Go through the listing and write out all of it exactly.

[Begin]

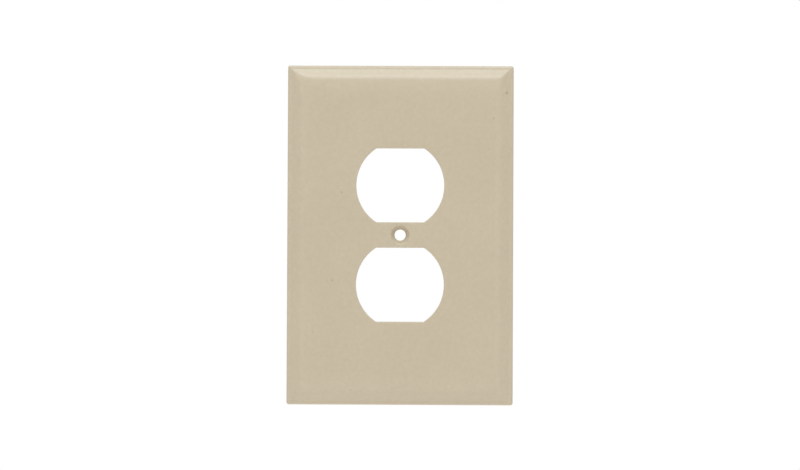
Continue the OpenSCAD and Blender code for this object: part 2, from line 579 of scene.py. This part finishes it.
def plastic(name, colour, roughness, relief_size, relief, specks=()):
    """Moulded thermoset: faint clouds, fine grain in colour, gloss and relief, a few specks."""
    n = Nodes(name)
    place = n.add("TexCoord").outputs["Object"]
    cloud = n.around(1.0, CLOUD_SWING, n.noise(place, CLOUD_SIZE))
    grain = n.around(1.0, GRAIN_SWING, n.noise(place, GRAIN_SIZE, detail=5.0, roughness=0.7))
    tone = add_specks(n, place, n.times(cloud, grain), specks)
    tint = n.add("VectorMath", {0: colour[:3], "Scale": tone}, operation="SCALE")
    n.join(tint.outputs[0], "Base Color")
    n.join(n.around(roughness, GLOSS_SWING, n.noise(place, GLOSS_SIZE)), "Roughness")
    height = n.noise(place, relief_size, roughness=0.55)
    bump = n.add("Bump", {"Height": height, "Strength": relief, "Distance": RELIEF_DEPTH * MM})
    n.join(bump.outputs[0], "Normal")
    n.shader.inputs["IOR"].default_value = PLASTIC_IOR
    return n.material


# ---------------------------------------------------------------- studio

# Angles are in degrees. FRAME_W and SENSOR are widths in mm: what the picture covers in the
# wall's plane, and the camera's sensor.
FRAME_W = 314.7
SENSOR = 36.0
CAMERA_DISTANCE = 0.9
CAMERA_AZIMUTH, CAMERA_ELEVATION, CAMERA_ROLL = 0.6, -1.0, 0.25
# The point in the wall's plane that the camera aims at.
AIM_X, AIM_Z = -0.00008, 0.0001

# The tent is dark straight in front of the face: fully within the core, fading out to the edge.
TENT_LIGHT = 0.765
DARK_SPOT_CORE, DARK_SPOT_EDGE = 4, 14

FLOOR_HALF = 3.4
FLOOR_Z = -0.4
PAPER = (0.9, 0.9, 0.9, 1)
PAPER_ROUGHNESS = 0.9
PAPER_GLOW = (1.0, 0.9, 0.86, 1)
PAPER_GLOW_STRENGTH = 0.2

# Name, elevation (over 90 is behind the plate), width and depth, colour, and power in watts.
SOFTBOXES = (
    ("overhead_softbox", 60, (2.0, 1.2), (0.77, 0.90, 1.0), 23.0),
    ("key_softbox", 72, (1.2, 0.6), (0.99, 1.0, 0.92), 4.2),
    ("rear_softbox", 105, (1.2, 0.6), (1.0, 1.0, 1.0), 2.0),
)
SOFTBOX_DISTANCE = 2.0


def direction(azimuth, elevation):
    """Unit vector from the plate. Azimuth 0, elevation 0 is straight in front of its face."""
    a, e = math.radians(azimuth), math.radians(elevation)
    return Vector((math.sin(a) * math.cos(e), -math.cos(a) * math.cos(e), math.sin(e)))


def make_camera():
    """Straight in front, a touch right and low, and rolled a little, as the object was taken."""
    target = Vector((AIM_X, plate_hi[1], AIM_Z))
    back = direction(CAMERA_AZIMUTH, CAMERA_ELEVATION)
    data = bpy.data.cameras.new("camera")
    data.sensor_width = SENSOR
    data.lens = SENSOR * CAMERA_DISTANCE / (FRAME_W * MM)
    camera = bpy.data.objects.new("camera", data)
    camera.location = target + back * CAMERA_DISTANCE
    look = (-back).to_track_quat("-Z", "Y").to_matrix()
    roll = Matrix.Rotation(math.radians(CAMERA_ROLL), 3, "Z")
    camera.rotation_euler = (look @ roll).to_euler()
    bpy.context.scene.collection.objects.link(camera)
    bpy.context.scene.camera = camera


def add_softbox(name, elevation, size, colour, power):
    """A wide area light that faces the plate."""
    data = bpy.data.lights.new(name, "AREA")
    data.shape = "RECTANGLE"
    data.size, data.size_y = size
    data.color = colour
    data.energy = power
    lamp = bpy.data.objects.new(name, data)
    lamp.location = direction(0, elevation) * SOFTBOX_DISTANCE
    lamp.rotation_euler = (-lamp.location).to_track_quat("-Z", "Y").to_euler()
    bpy.context.scene.collection.objects.link(lamp)


def make_world():
    """A white tent. Its dark spot in front shows in reflections, but not to the camera."""
    world = bpy.data.worlds.new("tent")
    world.use_nodes = True
    tree = world.node_tree
    background = tree.nodes["Background"]
    background.inputs["Color"].default_value = (1, 1, 1, 1)
    place = tree.nodes.new("ShaderNodeTexCoord")
    facing = tree.nodes.new("ShaderNodeVectorMath")
    facing.operation = "DOT_PRODUCT"
    facing.inputs[1].default_value = direction(0, 0)
    tree.links.new(place.outputs["Generated"], facing.inputs[0])
    dim = tree.nodes.new("ShaderNodeMapRange")
    dim.interpolation_type = "SMOOTHSTEP"
    dim.inputs["From Min"].default_value = math.cos(math.radians(DARK_SPOT_EDGE))
    dim.inputs["From Max"].default_value = math.cos(math.radians(DARK_SPOT_CORE))
    dim.inputs["To Min"].default_value = TENT_LIGHT
    dim.inputs["To Max"].default_value = 0.0
    tree.links.new(facing.outputs["Value"], dim.inputs["Value"])
    # A camera ray counts as 1, so the background is pure white whatever the tent's light is.
    ray = tree.nodes.new("ShaderNodeLightPath")
    seen = tree.nodes.new("ShaderNodeMath")
    seen.operation = "MAXIMUM"
    tree.links.new(dim.outputs[0], seen.inputs[0])
    tree.links.new(ray.outputs["Is Camera Ray"], seen.inputs[1])
    tree.links.new(seen.outputs[0], background.inputs["Strength"])
    bpy.context.scene.world = world


def make_floor():
    """A large sheet of pale paper below the plate, which glows a little to stay near white."""
    n = Nodes("floor_paper")
    n.shader.inputs["Base Color"].default_value = PAPER
    n.shader.inputs["Roughness"].default_value = PAPER_ROUGHNESS
    n.shader.inputs["Emission Color"].default_value = PAPER_GLOW
    n.shader.inputs["Emission Strength"].default_value = PAPER_GLOW_STRENGTH
    bm = bmesh.new()
    bmesh.ops.create_grid(bm, x_segments=1, y_segments=1, size=FLOOR_HALF)
    mesh = bpy.data.meshes.new("floor")
    bm.to_mesh(mesh)
    bm.free()
    mesh.materials.append(n.material)
    floor = bpy.data.objects.new("floor", mesh)
    floor.location = (0, 0, FLOOR_Z)
    bpy.context.scene.collection.objects.link(floor)


# ---------------------------------------------------------------- the scene

shell = Shell()
add_front(shell)
add_back(shell)
# The front is low gloss; the back is duller and has a finer, stronger relief.
face_plastic = plastic("ivory_face", IVORY, 0.30, relief_size=0.7, relief=0.3, specks=SPECKS)
back_plastic = plastic("ivory_back", IVORY, 0.5, relief_size=0.35, relief=0.5)
plate = shell.finish("moulded_plate", [face_plastic, back_plastic])
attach(plate, "root")
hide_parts("wall_plate")

make_camera()
make_world()
make_floor()
for name, elevation, size, colour, power in SOFTBOXES:
    add_softbox(name, elevation, size, colour, power)
bpy.context.scene.view_settings.view_transform = "Standard"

[End]

**EXPECTED ANSWER**
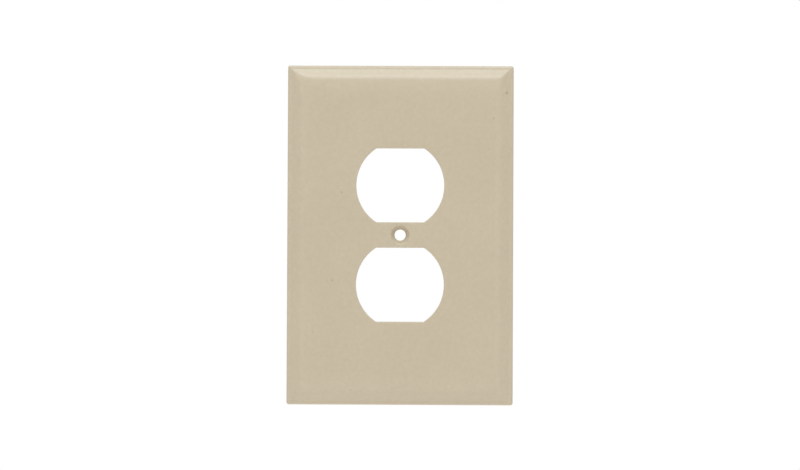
Continue the OpenSCAD and Blender code for this object: part 2, from line 579 of scene.py. This part finishes it.
def plastic(name, colour, roughness, relief_size, relief, specks=()):
    """Moulded thermoset: faint clouds, fine grain in colour, gloss and relief, a few specks."""
    n = Nodes(name)
    place = n.add("TexCoord").outputs["Object"]
    cloud = n.around(1.0, CLOUD_SWING, n.noise(place, CLOUD_SIZE))
    grain = n.around(1.0, GRAIN_SWING, n.noise(place, GRAIN_SIZE, detail=5.0, roughness=0.7))
    tone = add_specks(n, place, n.times(cloud, grain), specks)
    tint = n.add("VectorMath", {0: colour[:3], "Scale": tone}, operation="SCALE")
    n.join(tint.outputs[0], "Base Color")
    n.join(n.around(roughness, GLOSS_SWING, n.noise(place, GLOSS_SIZE)), "Roughness")
    height = n.noise(place, relief_size, roughness=0.55)
    bump = n.add("Bump", {"Height": height, "Strength": relief, "Distance": RELIEF_DEPTH * MM})
    n.join(bump.outputs[0], "Normal")
    n.shader.inputs["IOR"].default_value = PLASTIC_IOR
    return n.material


# ---------------------------------------------------------------- studio

# Angles are in degrees. FRAME_W and SENSOR are widths in mm: what the picture covers in the
# wall's plane, and the camera's sensor.
FRAME_W = 314.7
SENSOR = 36.0
CAMERA_DISTANCE = 0.9
CAMERA_AZIMUTH, CAMERA_ELEVATION, CAMERA_ROLL = 0.6, -1.0, 0.25
# The point in the wall's plane that the camera aims at.
AIM_X, AIM_Z = -0.00008, 0.0001

# The tent is dark straight in front of the face: fully within the core, fading out to the edge.
TENT_LIGHT = 0.765
DARK_SPOT_CORE, DARK_SPOT_EDGE = 4, 14

FLOOR_HALF = 3.4
FLOOR_Z = -0.4
PAPER = (0.9, 0.9, 0.9, 1)
PAPER_ROUGHNESS = 0.9
PAPER_GLOW = (1.0, 0.9, 0.86, 1)
PAPER_GLOW_STRENGTH = 0.2

# Name, elevation (over 90 is behind the plate), width and depth, colour, and power in watts.
SOFTBOXES = (
    ("overhead_softbox", 60, (2.0, 1.2), (0.77, 0.90, 1.0), 23.0),
    ("key_softbox", 72, (1.2, 0.6), (0.99, 1.0, 0.92), 4.2),
    ("rear_softbox", 105, (1.2, 0.6), (1.0, 1.0, 1.0), 2.0),
)
SOFTBOX_DISTANCE = 2.0


def direction(azimuth, elevation):
    """Unit vector from the plate. Azimuth 0, elevation 0 is straight in front of its face."""
    a, e = math.radians(azimuth), math.radians(elevation)
    return Vector((math.sin(a) * math.cos(e), -math.cos(a) * math.cos(e), math.sin(e)))


def make_camera():
    """Straight in front, a touch right and low, and rolled a little, as the object was taken."""
    target = Vector((AIM_X, plate_hi[1], AIM_Z))
    back = direction(CAMERA_AZIMUTH, CAMERA_ELEVATION)
    data = bpy.data.cameras.new("camera")
    data.sensor_width = SENSOR
    data.lens = SENSOR * CAMERA_DISTANCE / (FRAME_W * MM)
    camera = bpy.data.objects.new("camera", data)
    camera.location = target + back * CAMERA_DISTANCE
    look = (-back).to_track_quat("-Z", "Y").to_matrix()
    roll = Matrix.Rotation(math.radians(CAMERA_ROLL), 3, "Z")
    camera.rotation_euler = (look @ roll).to_euler()
    bpy.context.scene.collection.objects.link(camera)
    bpy.context.scene.camera = camera


def add_softbox(name, elevation, size, colour, power):
    """A wide area light that faces the plate."""
    data = bpy.data.lights.new(name, "AREA")
    data.shape = "RECTANGLE"
    data.size, data.size_y = size
    data.color = colour
    data.energy = power
    lamp = bpy.data.objects.new(name, data)
    lamp.location = direction(0, elevation) * SOFTBOX_DISTANCE
    lamp.rotation_euler = (-lamp.location).to_track_quat("-Z", "Y").to_euler()
    bpy.context.scene.collection.objects.link(lamp)


def make_world():
    """A white tent. Its dark spot in front shows in reflections, but not to the camera."""
    world = bpy.data.worlds.new("tent")
    world.use_nodes = True
    tree = world.node_tree
    background = tree.nodes["Background"]
    background.inputs["Color"].default_value = (1, 1, 1, 1)
    place = tree.nodes.new("ShaderNodeTexCoord")
    facing = tree.nodes.new("ShaderNodeVectorMath")
    facing.operation = "DOT_PRODUCT"
    facing.inputs[1].default_value = direction(0, 0)
    tree.links.new(place.outputs["Generated"], facing.inputs[0])
    dim = tree.nodes.new("ShaderNodeMapRange")
    dim.interpolation_type = "SMOOTHSTEP"
    dim.inputs["From Min"].default_value = math.cos(math.radians(DARK_SPOT_EDGE))
    dim.inputs["From Max"].default_value = math.cos(math.radians(DARK_SPOT_CORE))
    dim.inputs["To Min"].default_value = TENT_LIGHT
    dim.inputs["To Max"].default_value = 0.0
    tree.links.new(facing.outputs["Value"], dim.inputs["Value"])
    # A camera ray counts as 1, so the background is pure white whatever the tent's light is.
    ray = tree.nodes.new("ShaderNodeLightPath")
    seen = tree.nodes.new("ShaderNodeMath")
    seen.operation = "MAXIMUM"
    tree.links.new(dim.outputs[0], seen.inputs[0])
    tree.links.new(ray.outputs["Is Camera Ray"], seen.inputs[1])
    tree.links.new(seen.outputs[0], background.inputs["Strength"])
    bpy.context.scene.world = world


def make_floor():
    """A large sheet of pale paper below the plate, which glows a little to stay near white."""
    n = Nodes("floor_paper")
    n.shader.inputs["Base Color"].default_value = PAPER
    n.shader.inputs["Roughness"].default_value = PAPER_ROUGHNESS
    n.shader.inputs["Emission Color"].default_value = PAPER_GLOW
    n.shader.inputs["Emission Strength"].default_value = PAPER_GLOW_STRENGTH
    bm = bmesh.new()
    bmesh.ops.create_grid(bm, x_segments=1, y_segments=1, size=FLOOR_HALF)
    mesh = bpy.data.meshes.new("floor")
    bm.to_mesh(mesh)
    bm.free()
    mesh.materials.append(n.material)
    floor = bpy.data.objects.new("floor", mesh)
    floor.location = (0, 0, FLOOR_Z)
    bpy.context.scene.collection.objects.link(floor)


# ---------------------------------------------------------------- the scene

shell = Shell()
add_front(shell)
add_back(shell)
# The front is low gloss; the back is duller and has a finer, stronger relief.
face_plastic = plastic("ivory_face", IVORY, 0.30, relief_size=0.7, relief=0.3, specks=SPECKS)
back_plastic = plastic("ivory_back", IVORY, 0.5, relief_size=0.35, relief=0.5)
plate = shell.finish("moulded_plate", [face_plastic, back_plastic])
attach(plate, "root")
hide_parts("wall_plate")

make_camera()
make_world()
make_floor()
for name, elevation, size, colour, power in SOFTBOXES:
    add_softbox(name, elevation, size, colour, power)
bpy.context.scene.view_settings.view_transform = "Standard"